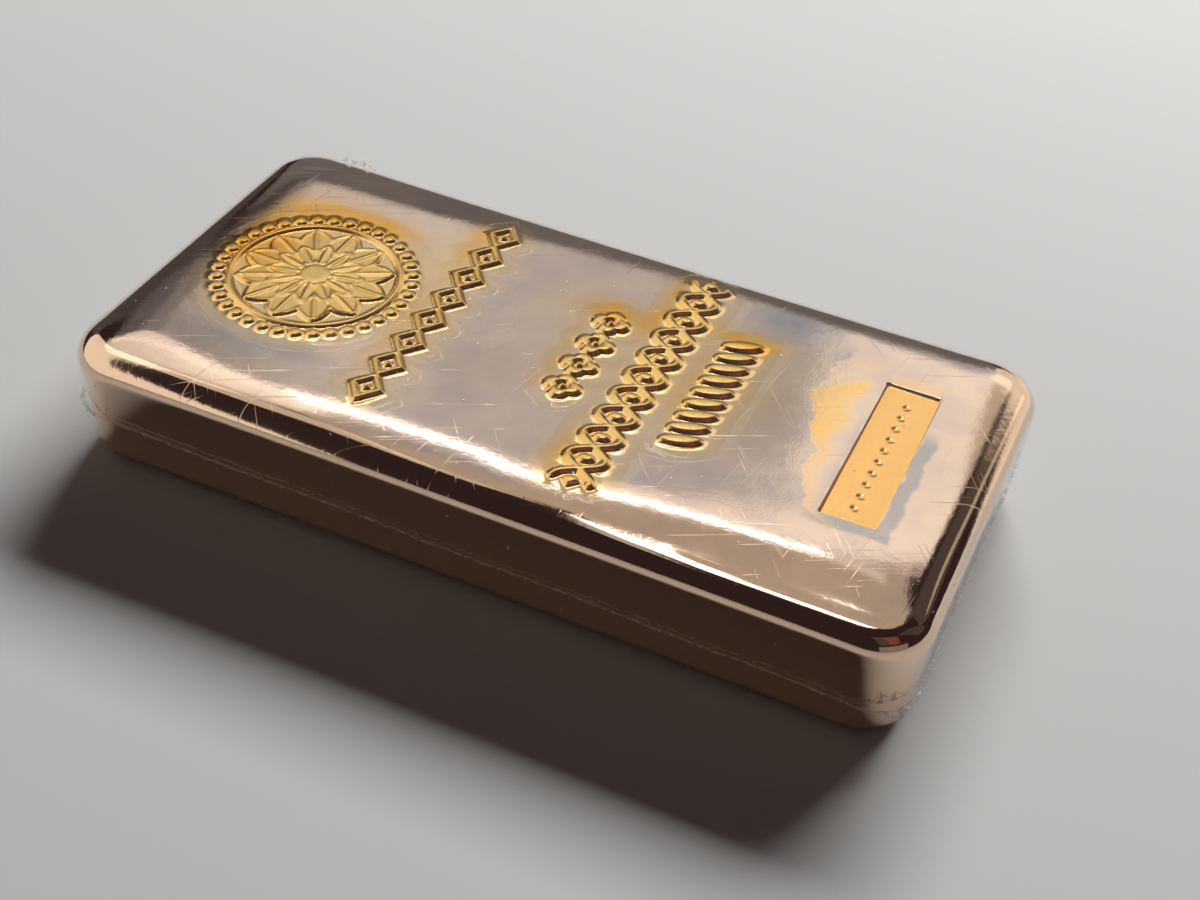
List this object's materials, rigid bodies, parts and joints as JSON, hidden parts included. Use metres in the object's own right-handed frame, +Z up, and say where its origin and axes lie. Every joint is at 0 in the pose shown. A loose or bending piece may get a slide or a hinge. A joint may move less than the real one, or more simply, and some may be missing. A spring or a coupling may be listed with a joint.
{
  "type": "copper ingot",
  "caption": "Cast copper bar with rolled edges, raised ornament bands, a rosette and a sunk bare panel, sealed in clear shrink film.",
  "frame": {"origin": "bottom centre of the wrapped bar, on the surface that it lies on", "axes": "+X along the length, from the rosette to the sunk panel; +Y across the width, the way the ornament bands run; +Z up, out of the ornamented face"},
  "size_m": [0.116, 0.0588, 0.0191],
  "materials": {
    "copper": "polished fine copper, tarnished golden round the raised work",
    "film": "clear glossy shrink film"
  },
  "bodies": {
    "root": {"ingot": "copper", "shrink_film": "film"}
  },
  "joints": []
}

_ _ _ _ _ _ _

WHAT THE TASK ASKS »
Without leaving anything out, quote all the data.

EXERCISE RESPONSE »
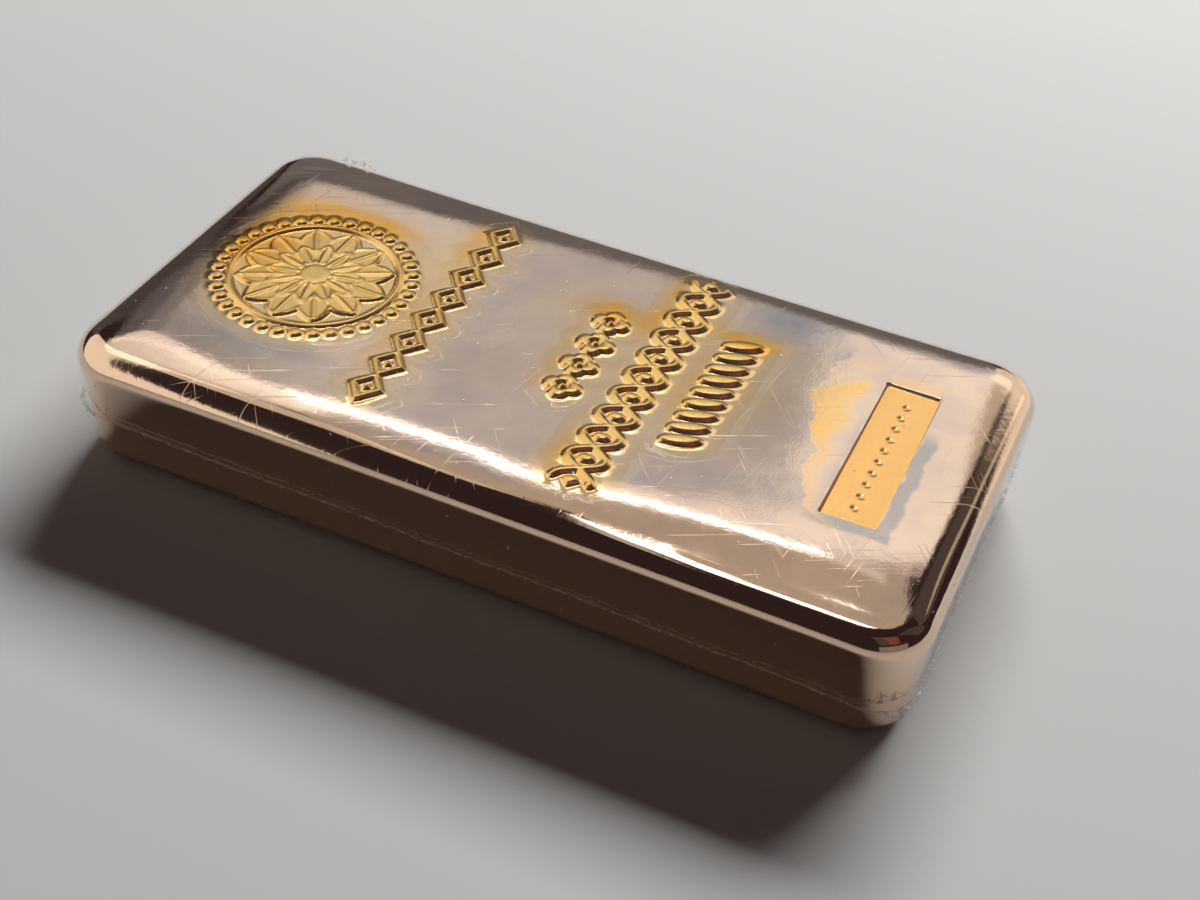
List this object's materials, rigid bodies, parts and joints as JSON, hidden parts included. Use metres in the object's own right-handed frame, +Z up, and say where its origin and axes lie. Every joint is at 0 in the pose shown. A loose or bending piece may get a slide or a hinge. A joint may move less than the real one, or more simply, and some may be missing. A spring or a coupling may be listed with a joint.
{
  "type": "copper ingot",
  "caption": "Cast copper bar with rolled edges, raised ornament bands, a rosette and a sunk bare panel, sealed in clear shrink film.",
  "frame": {"origin": "bottom centre of the wrapped bar, on the surface that it lies on", "axes": "+X along the length, from the rosette to the sunk panel; +Y across the width, the way the ornament bands run; +Z up, out of the ornamented face"},
  "size_m": [0.116, 0.0588, 0.0191],
  "materials": {
    "copper": "polished fine copper, tarnished golden round the raised work",
    "film": "clear glossy shrink film"
  },
  "bodies": {
    "root": {"ingot": "copper", "shrink_film": "film"}
  },
  "joints": []
}